In Canada, on the other hand, different strategies have been employed by women in fishing communities. Wives of fishermen organize as autonomous groups, join with fishermen’s unions, and get together at the community level to protect the interests of coastal communities.

The discussion on women’s participation in fishworker organizations revealed that, even though women have succeeded in finding a place within mainstream fishworker organizations in some countries, as in Senegal and India, they rarely occupy decision-making positions.

As a consequence, issues specifically concerning women are rarely addressed by these organizations. These include, for example, the problems women face at work in fisheries, such as the lack of adequate marketing, transport, storage and processing facilities, or the problems that they encounter within the household and community, such as violence directed at them.

Country reports at the workshop also revealed that the extent and form of women’s participation in fishworker organizations and movements differ in the North and South. In the North, women of fishing communities are organized primarily as ‘associations of wives of fishermen.

Southern women

In the South, women participate in organizations as fishworkers themselves, indicating that women still retain their spaces in fishing operations, primarily in the processing and marketing of fish. This is also because women and men from the South involved in fisheries operations, on a part-time or full-time basis, do not generally require licenses to be regarded as fishworkers, unlike in the North.

Tissues taken up by women’s organizations in the North and South differ too. In the North, the artisanal sector and way of life are under threat, as more and more artisanal fishers are being pushed out of the sector as a result of state-sponsored policies to reduce fishing capacity and to limit resource exploitation. State policies tend to be geared towards protecting the interests of large industry.

Under the Individual Transferable Quota (ITQ) system, for instance, licences to fish are often cornered by the more powerful economic interests, while smaller owner-operators are either eased out of the sector or forced into jobs on larger industrial vessels. Working conditions aboard these vessels are often poor and social security benefits inadequate, especially on distant-water fishing vessels operating under bilateral fishery agreements.

Associations of wives of fishermen in Europe, as in Spain and France, are demanding better working conditions aboard such vessels. They are also demanding better state support for unemployed fishers or fishers displaced from the sector, especially during crisis periods.

As coastal communities in the North lose traditional access rights to fishery resources, the very culture and future of these communities are under threat. In Norway, the associations of wives of fishermen are demanding that coastal communities be given back their rights to fish freely in coastal waters, and that the state recognize the value of coastal communities and artisanal fisheries.

In Southern countries, on the other hand, women fishworkers are struggling to retain their spaces within the fisheries sector, in the face of the larger forces of globalization and liberalization. They are demanding access to better facilities for marketing, transport, storage and processing of fish. At the same time, they are joining forces with men in the artisanal sector to fight against the proliferation of destructive, super-efficient technologies such as trawling, within their waters. In Senegal, for instance, women are playing a prominent role in challenging inequitable agreements between their country and the EU, and in securing a better deal for artisanal fishworkers under such agreements.

Areas of convergence

Despite these differences, many areas of convergence between the women of the North and the South emerged during the course of the workshop.

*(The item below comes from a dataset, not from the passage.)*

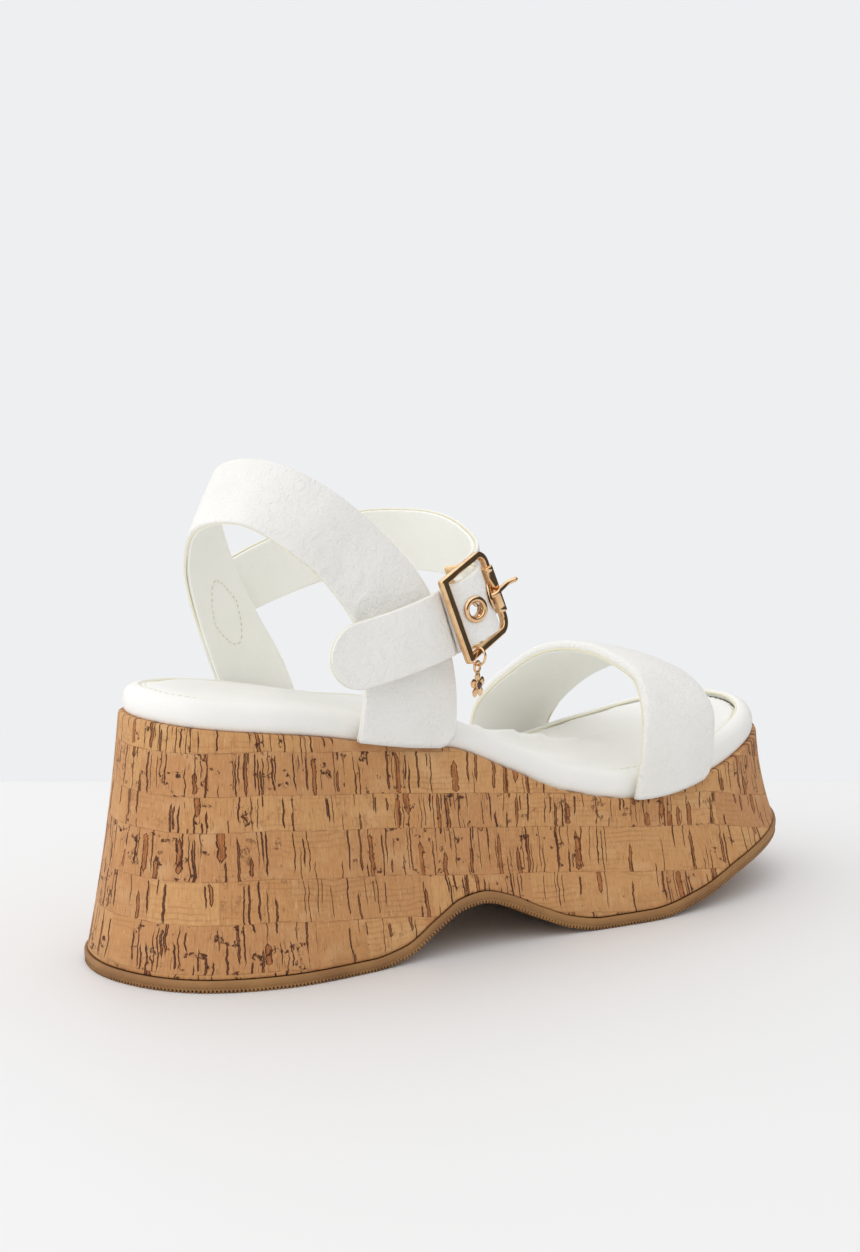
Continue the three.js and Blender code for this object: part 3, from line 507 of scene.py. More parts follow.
def cork_group():
    """Sliced cork laid in bands of blocks: growth lines, bark streaks and dark clots.
    Reads millimetres round the sole in X and millimetres up it in Y."""
    tree, kit, given, out = new_group(
        "cork_blocks", [("Vector", VECTOR, None), ("Block", FLOAT, 30.0)],
        [("Color", COLOUR), ("Height", FLOAT), ("Bark", FLOAT)])
    u, z, _ = kit.split(given["Vector"])

    # Bands: which one, how far up it, and how near its edge.
    sway = kit.times(kit.noise(kit.xyz(kit.times(u, 0.02), 0.0, 3.0)), 0.9)
    level = kit.add(z, sway)
    row, low, high, seam_row = 0.0, -8.0, BAND_LINES[0], 9.0
    for line, below, above in zip(BAND_LINES, (-8.0, *BAND_LINES), (*BAND_LINES[1:], BAND_LINES[-1] + 13)):
        over = kit.math("GREATER_THAN", level, line)
        row = kit.add(row, over)
        low = kit.add(low, kit.times(over, line - below))
        high = kit.add(high, kit.times(over, above - line))
        seam_row = kit.math("MINIMUM", seam_row, kit.math("ABSOLUTE", kit.minus(level, line)))
    height_share = kit.math("DIVIDE", kit.minus(level, low), kit.minus(high, low))

    # Blocks: uneven widths along each band, each with its own tone and its own share of bark.
    slid = kit.add(u, kit.times(kit.random(kit.xyz(row, 4.7, 0.3)), 400.0))
    uneven = kit.times(kit.math("SINE", kit.times(slid, 0.071)), 11.0)
    block = kit.math("DIVIDE", kit.add(slid, uneven), given["Block"])
    column = kit.math("FLOOR", block)
    in_block = kit.math("FRACT", block)
    tone, busy, drift = kit.random_three(kit.xyz(row, column, 1.5))
    drift = kit.times(drift, 60.0)

    def field(across, up, detail, rough, far=0.0):
        place = kit.xyz(kit.times(u, across), kit.times(z, up), kit.add(drift, far))
        return kit.noise(place, 1.0, detail, rough)

    # Clean cork: three tones, faint growth lines across it, and a fine upright grain.
    base = kit.blend(kit.step(tone, 0.05, 0.95, False), linear("c58f5b"), linear("d5a56d"))
    base = kit.blend(kit.times(kit.step(tone, 0.6, 0.62), 0.75), base, linear("bd8556"))
    rings = kit.add(kit.times(z, 3.6), kit.times(field(0.055, 0.05, 3.0, 0.55), 22.0))
    rings = kit.step(kit.math("SINE", rings), 0.1, 1.0)
    faint = kit.times(kit.step(busy, 0.62, 0.3), kit.step(field(0.05, 0.12, 2.0, 0.5, 9.0), 0.42, 0.62))
    base = kit.blend(kit.times(rings, kit.times(faint, 0.45)), base, linear("a8744a"))
    grain = field(2.4, 0.3, 3.0, 0.65)
    base = kit.blend(kit.times(kit.step(grain, 0.5, 0.78), 0.7), base, linear("b07a4b"))
    base = kit.blend(kit.times(kit.step(grain, 0.46, 0.25), 0.5), base, linear("e2bd8a"))
    mottle = field(0.35, 0.45, 5.0, 0.7, 17.0)
    base = kit.blend(kit.times(kit.step(mottle, 0.48, 0.75), 0.45), base, linear("b87d4c"))
    cloud = field(0.09, 0.12, 2.0, 0.5, 23.0)
    base = kit.blend(kit.times(kit.step(cloud, 0.5, 0.8), 0.35), base, linear("e0b888"))

    # Bark: thin cracks, wide openings, clots where they end, and small flecks.
    sway_u = kit.times(kit.minus(field(0.1, 0.16, 3.0, 0.6, 31.0), 0.5), 2.4)
    bent_u = kit.add(u, sway_u)
    ragged = field(1.0, 0.62, 4.0, 0.7, 5.0)
    many = kit.step(busy, 0.1, 0.75, False)
    clusters = kit.step(kit.noise(kit.xyz(kit.times(u, 0.11), row, 6.0), 1.0, 1.0), 0.34, 0.58)
    crowd = kit.times(many, clusters)
    cracks = kit.group(bark_streaks, U=bent_u, Height_Share=height_share, Row=row, Ragged=ragged, Seed=2.0,
                       Spacing=1.6, Thin=0.12, Wide=0.26, Amount=kit.add(0.18, kit.times(crowd, 0.75)))
    gaps = kit.group(bark_streaks, U=bent_u, Height_Share=height_share, Row=row, Ragged=ragged, Seed=7.0,
                     Spacing=3.8, Thin=0.26, Wide=1.0, Amount=kit.add(0.16, kit.times(crowd, 0.8)))
    fleck = kit.step(field(0.9, 0.9, 2.0, 0.6, 3.0), 0.72, 0.76)
    dash = kit.step(field(2.9, 0.2, 2.0, 0.6, 41.0), 0.63, 0.7)
    fleck = kit.most(fleck, kit.times(dash, kit.add(0.25, kit.times(crowd, 0.75))))
    clot = kit.times(kit.step(field(0.24, 0.3, 1.0, 0.5, 12.0), 0.61, 0.66), kit.step(ragged, 0.5, 0.56))
    clot = kit.times(clot, kit.step(busy, 0.3, 0.5))
    bark = kit.most(cracks["Dark"], gaps["Dark"])
    bark = kit.most(bark, kit.most(clot, kit.times(fleck, 0.8)))
    orange = kit.most(cracks["Orange"], gaps["Orange"])
    seam = kit.most(kit.step(seam_row, 0.3, 0.05), kit.times(kit.step(in_block, 0.009, 0.002), 0.7))
    seam = kit.times(seam, kit.times(kit.step(field(0.3, 0.4, 2.0, 0.5, 2.0), 0.4, 0.6), 0.45))

    filling = kit.blend(kit.step(grain, 0.4, 0.6), linear("b5703a"), linear("8f5730"))
    colour = kit.blend(kit.times(orange, 0.9), base, filling)
    purple = kit.blend(kit.step(mottle, 0.4, 0.62), linear("5a2e19"), linear("3c2020"))
    colour = kit.blend(kit.times(bark, 0.96), colour, purple)
    kit.put(kit.blend(seam, colour, linear("82532f")), out["Color"])
    hollow = kit.add(kit.times(bark, 0.8), kit.times(orange, 0.5))
    hollow = kit.add(hollow, kit.times(seam, 0.6))
    kit.put(kit.minus(kit.times(grain, 0.3), hollow), out["Height"])
    kit.put(bark, out["Bark"])
    return tree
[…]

Participants from several countries perceived women as being more concerned with a broader gamut of issues, relating to fisheries as well as to the community. Participants from Canada stressed that, while men are in the forefront of struggles on fishery-related issues, women take the lead on issues that are central to maintaining the viability of artisanal fisheries and their communities.

Several other questions were debated and discussed during the workshop. What sort of alliances need to be formed, and with whom, to defend artisanal fisheries and the artisanal way of life, as well as the spaces of women within these? What sort of programme politique is required to address these issues?

The participants explored these questions in the context of the realities within their own countries. There was a broad consensus that cross-sectoral alliances of people’s movements need to be formed with specific objectives, and a positive programme politique needs to emerge, if the artisanal fisheries and their way of life have to be sustained.

In Brazil, for instance, the artisanal fishery sector has made alliances with other marginalized groups such as farmers, landless peasants and indigenous peoples , to struggle for a recognition of their rights and for the espousal of an indigenous lifestyle. The necessity for regional alliances, as, for instance, among associations of wives of fishermen in Europe, was highlighted.

Southern country participants stressed the need to question the current development paradigm based on colonial and patriarchal values, and production for profit rather than production for sustenance of life and livelihood.

The impact of globalization on fisheries, on artisanal fishworkers and on women fishworkers was also debated. Globalization trends are eating into women’s spaces in fisheries, often converting them from self-employed entrepreneurs involved in fish marketing and processing into inadequately renumerated wage labourers in factories controlled by large industrial groups or multinational companies, trends very much in evidence in Thailand, the Philippines and India.

The workshop ended with a commitment to continue efforts towards defending and expanding women’s spaces in fisheries and in fishworkers’ organizations, in further developing an understanding of gender issues in fisheries with a focus on nurture’, rather than on ‘extraction’ and ‘exploitation’, and in resolutely working towards a sustainable fishery and an artisanal way of life.